Your task:
Restate, exactly and only, the lines from the first through the line containing "a wall hook.".

Information supplied:
________________________________________

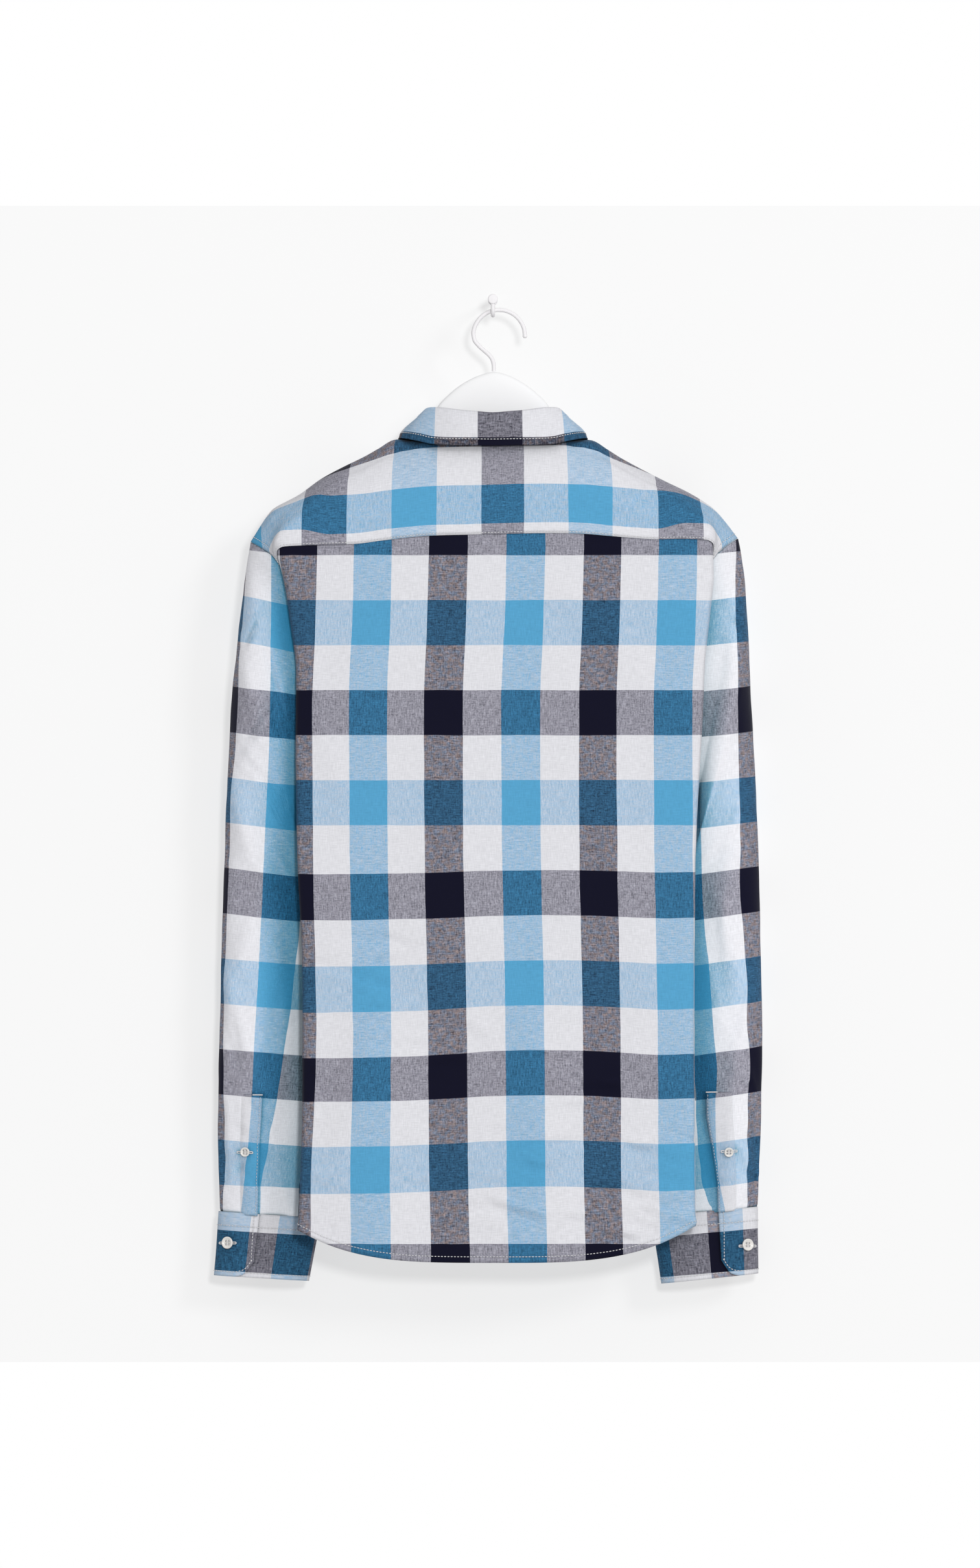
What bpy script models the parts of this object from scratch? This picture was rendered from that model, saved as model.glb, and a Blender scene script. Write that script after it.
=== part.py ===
"""Long-sleeved linen shirt hung on a wooden hanger, which hangs by its wire from a wall hook.

The origin is the centre of the wall hook's flat back face, on the wall. +Z is up, +Y points into
the wall, and the shirt's back faces -Y, so +X is the wearer's right. Tables and sizes are in
millimetres, and Scene turns them into metres. Each cloth piece is a grid of points on its
outer face, thickened inwards by a Solidify modifier, and pieces stay a seam gap apart.
"""

import math
from collections import namedtuple

import bmesh
import bpy
import numpy as np
from mathutils import Matrix, Vector

MM = 0.001

# Driving dimensions, in millimetres.
CLOTH = 1.2                 # linen with its turned edges, as one wall
CUFF_CLOTH = 2.0            # two layers and their interlining
GAP = 0.3                   # between pieces that are sewn or lie on each other
HANGER_Y = -54.0            # plane of the hanger, measured from the wall
BACK_Y = -101.0             # back panel at the middle of the yoke seam
BACK_TURN_X = 193.0         # beyond this the yoke turns round the shoulder end
YOKE_JOIN_X = 60.0          # where the yoke's middle meets its shoulders, under the collar
NECK_HALF_WIDTH = 78.0
NECK_BACK_Z = -134.0
NECK_SIDE_DROP = -4.0
NECK_FRONT_DROP = 41.0
NECK_FRONT_REACH = 40.0
COLLAR_SEAT = 70.0          # half-width of the collar where it rolls over
NECK_SEAM_ANGLE = 128.0     # where the yoke's front seam meets the neckline
ARCH_RISE, ARCH_DEPTH = 2.4, 2.0      # squareness of the yoke over the hanger
FOLD_RADIUS = 7.0           # of the back panel's turned sides
HEM_Z, HEM_LIFT, HEM_POWER = -893.0, 33.0, 3.5
FRONT_HEM_Z = -878.0
PLACKET_HALF = 17.5
CUFF_OVERLAP = 22.0
CUFF_CORNER = 15.0
BUTTON_BIG, BUTTON_SMALL, BUTTON_THICK = 11.4, 9.0, 2.6
FRONT_BUTTONS, FIRST_BUTTON_Z, BUTTON_STEP = 7, -214.0, 86.0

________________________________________

Task response:
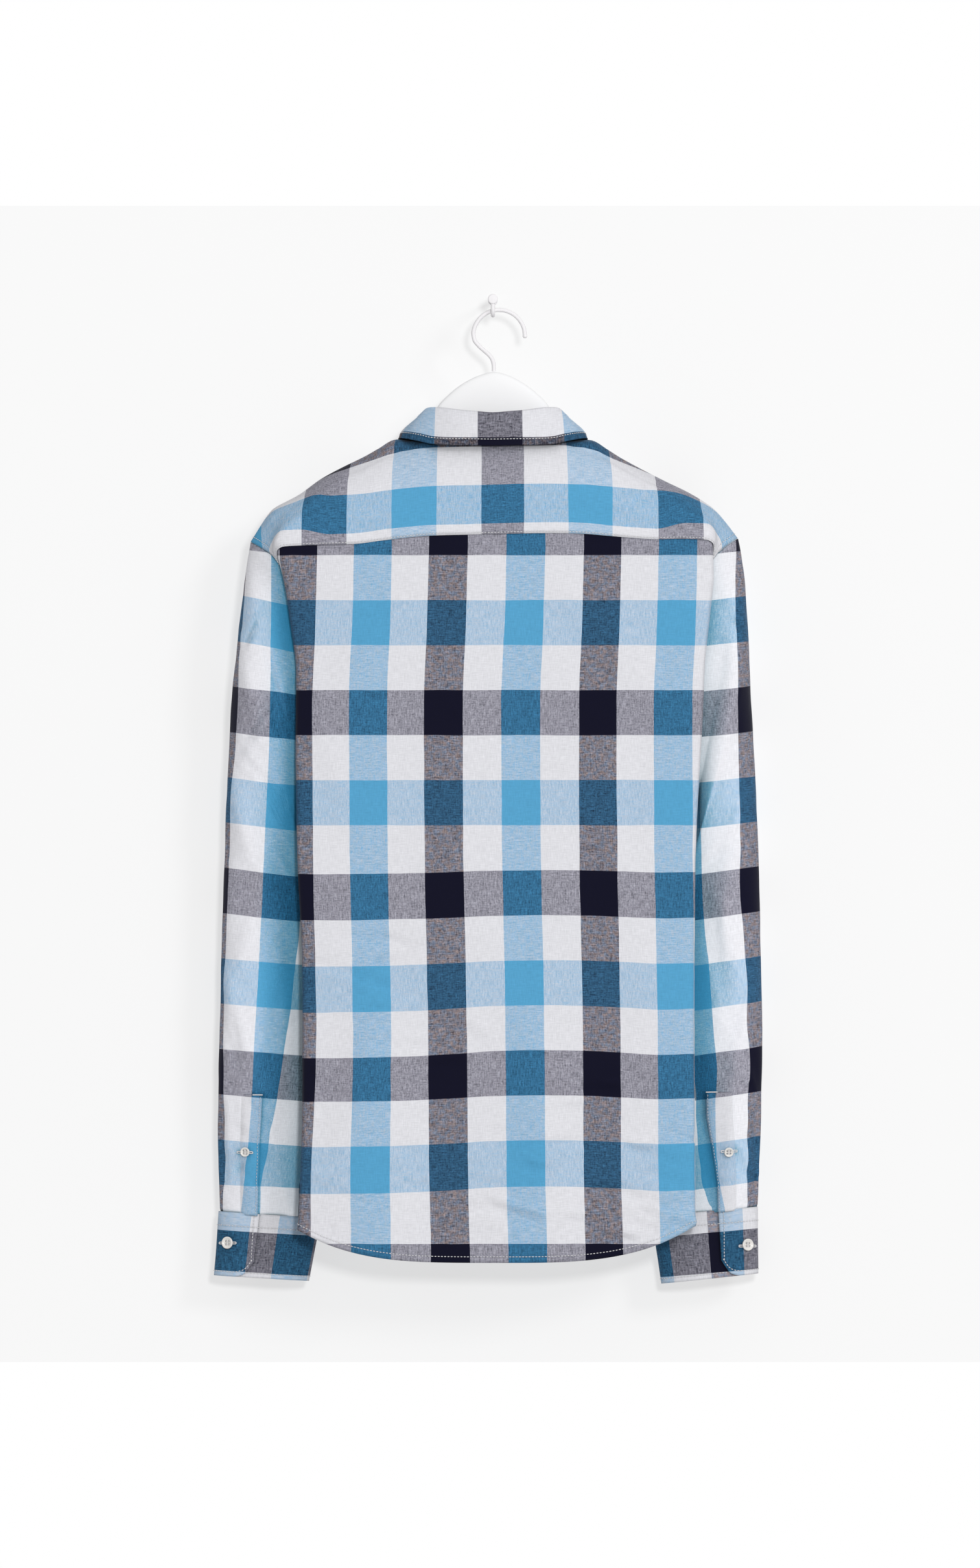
What bpy script models the parts of this object from scratch? This picture was rendered from that model, saved as model.glb, and a Blender scene script. Write that script after it.
=== part.py ===
"""Long-sleeved linen shirt hung on a wooden hanger, which hangs by its wire from a wall hook.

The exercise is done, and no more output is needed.